Hmm, alright and what about the remainder o(x)?

PD: I've fixed the LaTeX just when you were typing I guess

Thank you1

4. Apr 26, 2012

### vela

Staff Emeritus
Remainder of what?

5. Apr 26, 2012

### Hernaner28

Of the Taylor polynomial

6. Apr 26, 2012

### Hernaner28

Tried to solve the following but couldn't:

$$\begin{array}{c} \mathop {\lim }\limits_{x\to 0} \frac{{\log (1+x)-x-\frac{{{x^2}}}{2}}}{{\tan x-\sin x}}=\frac{{-2x-{x^2}-\frac{{{x^3}}}{3}+{o_1}({x^3})}}{{2x+\frac{{{x^3}}}{3}+{o_2}({x^3})+{o_3}({x^3})}}\\ =\frac{{\frac{{-2x-{x^2}-\frac{{{x^3}}}{3}+{o_1}({x^3})}}{{{x^3}}}}}{{\frac{{2x+\frac{{{x^3}}}{3}+{o_2}({x^3})+{o_3}({x^3})}}{{{x^3}}}}}\\ =\frac{{\frac{{-2}}{{{x^2}}}-\frac{1}{x}-\frac{1}{3}+\overbrace {\frac{{{o_1}({x^3})}}{{{x^3}}}}^0}}{{\frac{2}{{{x^2}}}+\frac{1}{6}+\underbrace {\frac{{{o_2}({x^3})}}{{{x^3}}}}_0+\underbrace {\frac{{{o_3}({x^3})}}{{{x^3}}}}_0}}\\ =? \end{array}$$

EDIT: I could solve it. It's -infinity.

Why is this true:
$$\displaystyle\mathop {\lim }\limits_{x \to 0} \frac{{o(x)}}{x} = 0$$?

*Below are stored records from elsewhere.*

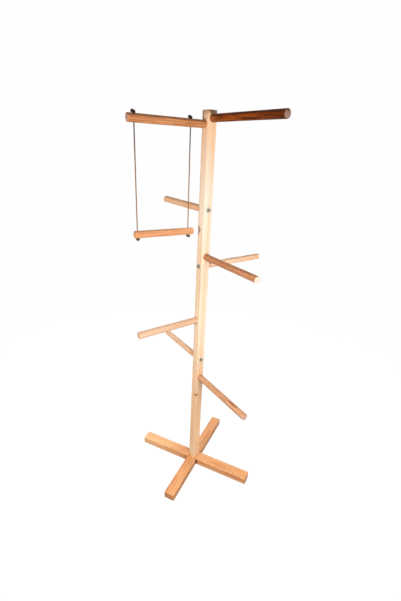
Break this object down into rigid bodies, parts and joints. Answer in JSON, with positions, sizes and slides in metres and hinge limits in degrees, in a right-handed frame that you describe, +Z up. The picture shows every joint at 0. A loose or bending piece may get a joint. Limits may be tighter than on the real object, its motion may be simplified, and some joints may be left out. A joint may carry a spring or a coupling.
{
  "type": "parrot play stand",
  "caption": "Free-standing wooden play stand for parrots: a square post on a crossed foot, round perches bolted to its faces and a rope swing under the top beam.",
  "frame": {"origin": "on the floor, on the axis of the post, under the crossing of the foot beams", "axes": "+Z up along the post; +X right, the way the top right perch points; -Y front, the way the swing beam points"},
  "size_m": [0.721, 0.669, 1.792],
  "materials": {
    "post_pine": "planed, unvarnished pine",
    "foot_wood": "planed, satin",
    "swing_beam_wood": "sanded, reddish brown",
    "bark_wood": "dark streaked bark",
    "peach_wood": "sanded, peach brown",
    "red_wood": "sanded, reddish brown",
    "pale_wood": "sanded, pale",
    "brown_wood": "sanded, mid brown",
    "amber_wood": "sanded, orange brown",
    "orange_wood": "sanded, orange",
    "jute_cord": "twisted natural fibre",
    "zinc_steel": "zinc plated"
  },
  "bodies": {
    "stand": {"post": "post_pine", "long_foot_beam": "foot_wood", "cross_foot_beam": "foot_wood", "swing_beam": "swing_beam_wood", "top_right_perch": "bark_wood", "upper_left_perch": "peach_wood", "middle_right_perch": "red_wood", "middle_rear_perch": "pale_wood", "lower_front_perch": "peach_wood", "lower_left_perch": "brown_wood", "bottom_right_perch": "amber_wood", "perch_screws": "zinc_steel", "perch_washers": "zinc_steel", "foot_screw": "zinc_steel", "foot_washer": "zinc_steel", "outer_top_knot": "jute_cord", "inner_top_knot": "jute_cord"},
    "swing": {"swing_perch": "orange_wood", "outer_swing_cord": "jute_cord", "inner_swing_cord": "jute_cord", "outer_bottom_knot": "jute_cord", "inner_bottom_knot": "jute_cord"}
  },
  "joints": [
    {"name": "swing_pivot", "type": "hinge", "parent": "stand", "child": "swing", "pos_m": [0, -0.198, 1.727], "axis": [0, 1, 0], "range_deg": [-60, 60]}
  ]
}
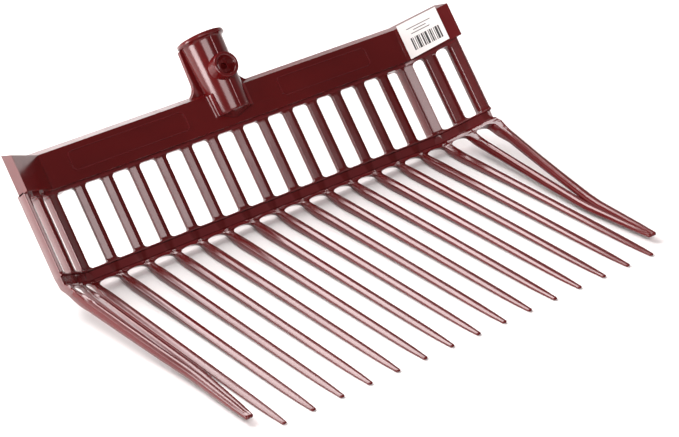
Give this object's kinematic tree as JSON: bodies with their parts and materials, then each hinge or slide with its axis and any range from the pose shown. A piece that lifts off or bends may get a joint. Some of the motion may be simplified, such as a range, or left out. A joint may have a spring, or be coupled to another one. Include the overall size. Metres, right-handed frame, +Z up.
{
  "type": "bedding fork head",
  "caption": "Moulded basket fork head with parallel tines, leaning barred back, folded side wings, a header and a tapered handle socket.",
  "frame": {"origin": "on the ground, in the middle of the head's plan box", "axes": "+Z up; -Y along the tines towards their tips; X across the head"},
  "size_m": [0.406, 0.3452, 0.1351],
  "materials": {
    "moulding": "glossy dark red injection-moulded plastic",
    "label": "white printed film"
  },
  "bodies": {
    "root": {"back_bar_01": "moulding", "back_bar_02": "moulding", "back_bar_03": "moulding", "back_bar_04": "moulding", "back_bar_05": "moulding", "back_bar_06": "moulding", "back_bar_07": "moulding", "back_bar_08": "moulding", "back_bar_09": "moulding", "back_bar_10": "moulding", "back_bar_11": "moulding", "back_bar_12": "moulding", "back_bar_13": "moulding", "back_bar_14": "moulding", "back_bar_15": "moulding", "back_bar_16": "moulding", "back_bar_17": "moulding", "back_bar_18": "moulding", "back_bar_19": "moulding", "cross_rib": "moulding", "cross_rib_left": "moulding", "cross_rib_right": "moulding", "handle_socket": "moulding", "header_left": "moulding", "header_right": "moulding", "header_wing_left": "moulding", "header_wing_right": "moulding", "label": "label", "screw_boss": "moulding", "socket_gusset_left": "moulding", "socket_gusset_right": "moulding", "socket_shelf": "moulding", "tine_01": "moulding", "tine_02": "moulding", "tine_03": "moulding", "tine_04": "moulding", "tine_05": "moulding", "tine_06": "moulding", "tine_07": "moulding", "tine_08": "moulding", "tine_09": "moulding", "tine_10": "moulding", "tine_11": "moulding", "tine_12": "moulding", "tine_13": "moulding", "tine_14": "moulding", "tine_15": "moulding", "tine_16": "moulding", "tine_17": "moulding", "tine_18": "moulding", "tine_19": "moulding"}
  },
  "joints": []
}
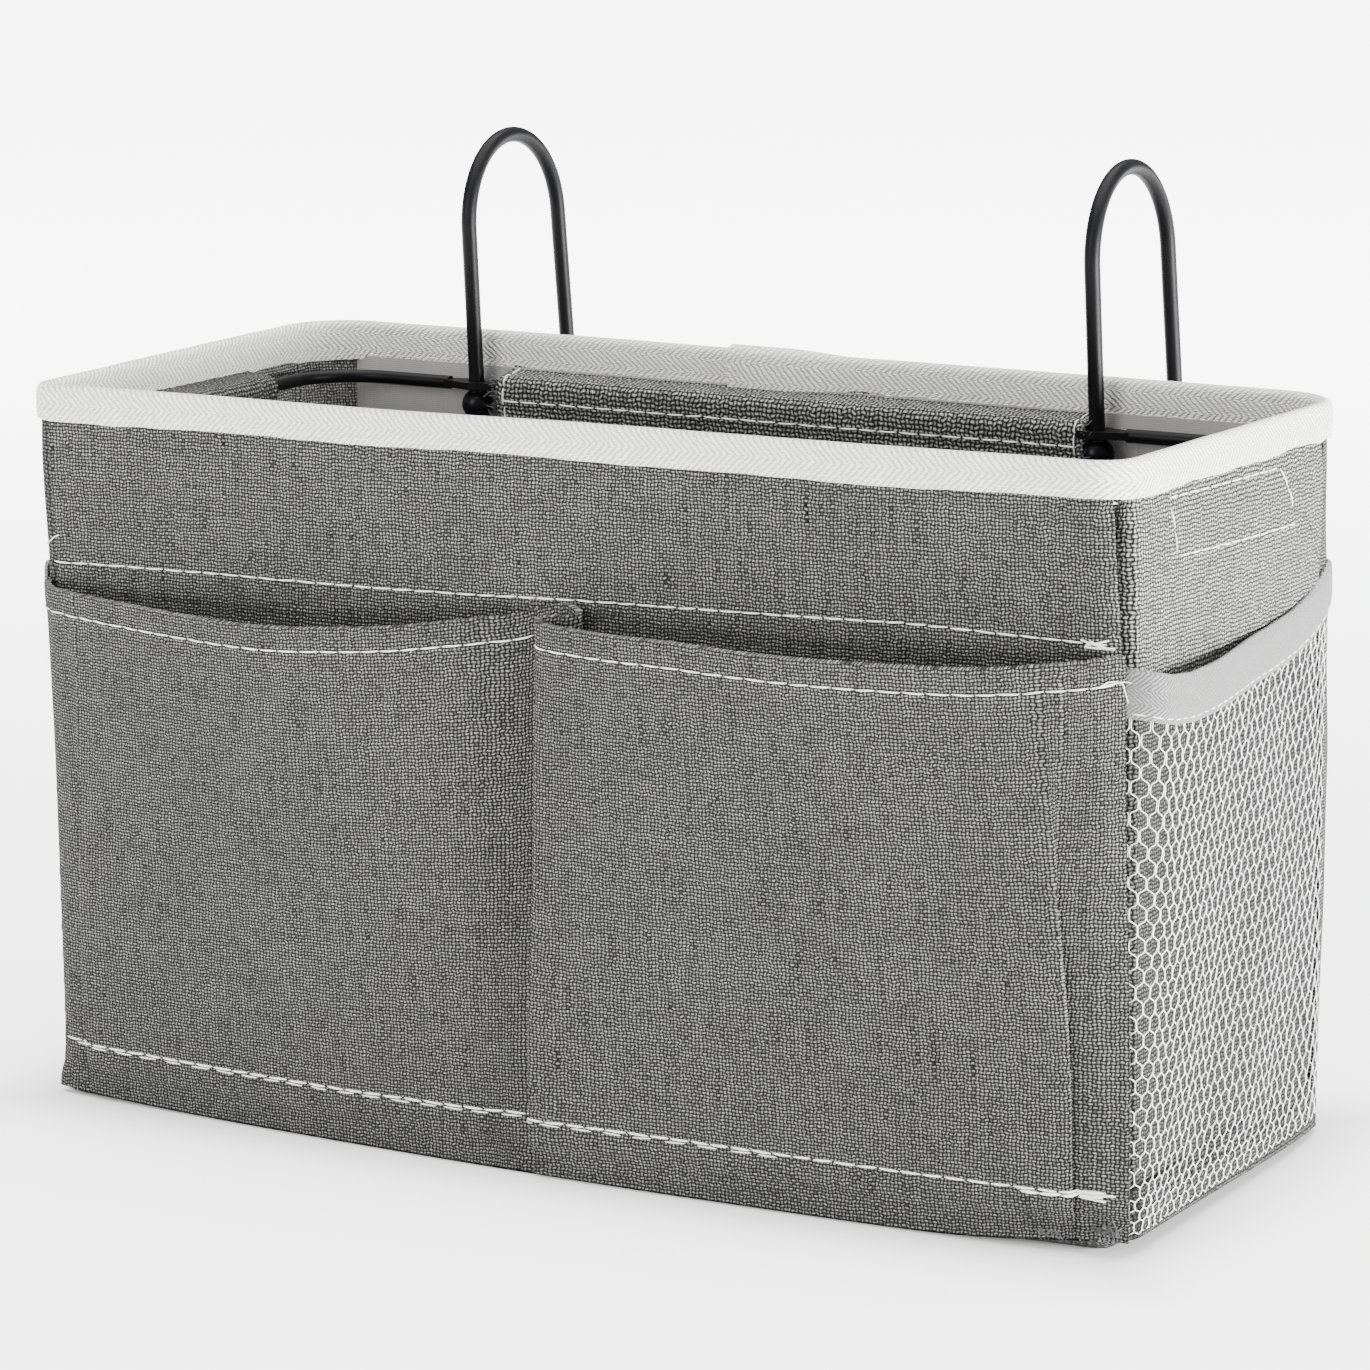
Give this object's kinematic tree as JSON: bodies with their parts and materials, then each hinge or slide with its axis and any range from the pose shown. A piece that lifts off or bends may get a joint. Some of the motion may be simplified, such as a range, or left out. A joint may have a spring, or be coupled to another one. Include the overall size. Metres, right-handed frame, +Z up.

o(x) is the remainder (Landau notation)
Thanks!

Last edited: Apr 26, 2012
7. Apr 26, 2012

### vela

Staff Emeritus
It's true by definition of Landau notation, but that's probably not the answer you're looking for. When you write, say, o(x), you're talking about the terms that go to 0 faster than x does. In the quotient o(x)/x, there are two competing behaviors. The numerator going to 0 tends to drive the quotient toward 0, but the denominator going to 0 tends to cause the quotient to blow up. The behavior that dominates determines what happens. In this case, o(x), by definition, goes to 0 faster than x does, so o(x)/x goes to 0 in the limit that x goes to 0.

Consider the limit
$$\lim_{x \to 0} \frac{e^x-1}{x} = \lim_{x \to 0} \frac{\left(1+x+\frac{x^2}{2!}+\cdots\right) - 1}{x} = \lim_{x \to 0} \frac{x + \frac{x^2}{2!} + \frac{x^3}{3!} + \cdots}{x} = \lim_{x \to 0} \frac{x + o(x)}{x}$$ The quadratic and higher-order terms go to 0 faster than x does, which is why you can replace them with o(x). If you skip the o-notation, though, you can see what happens is simply this:
$$\lim_{x \to 0} \frac{x + \frac{x^2}{2!} + \frac{x^3}{3!} + \cdots}{x} = \lim_{x \to 0} \frac{x + x\left(\frac{x}{2!} + \frac{x^2}{3!} + \cdots\right)}{x} = \lim_{x \to 0} \left[1 + \left(\frac{x}{2!} + \frac{x^2}{3!} + \cdots\right)\right]$$ All the terms that correspond to o(x)/x, the stuff inside the parentheses in the last limit, have a factor of x in them, so as x approaches 0, they vanish.

Last edited: Apr 26, 2012
8. Apr 26, 2012

### Hernaner28

But I'm not replacing the Taylor expansion by o(x) as you have just done. We prooved that the remainder of order n is $$o((x-a)^n))$$ when x->a. See how I solved the limit above your post. I just added the remainder to the Taylr polynomial (o(x))

Could it be that, as the remainder tends to be zero, then the quotient o(x)/x is zero?

9. Apr 26, 2012

### vela

Staff Emeritus
I didn't replace the Taylor expansion by o(x).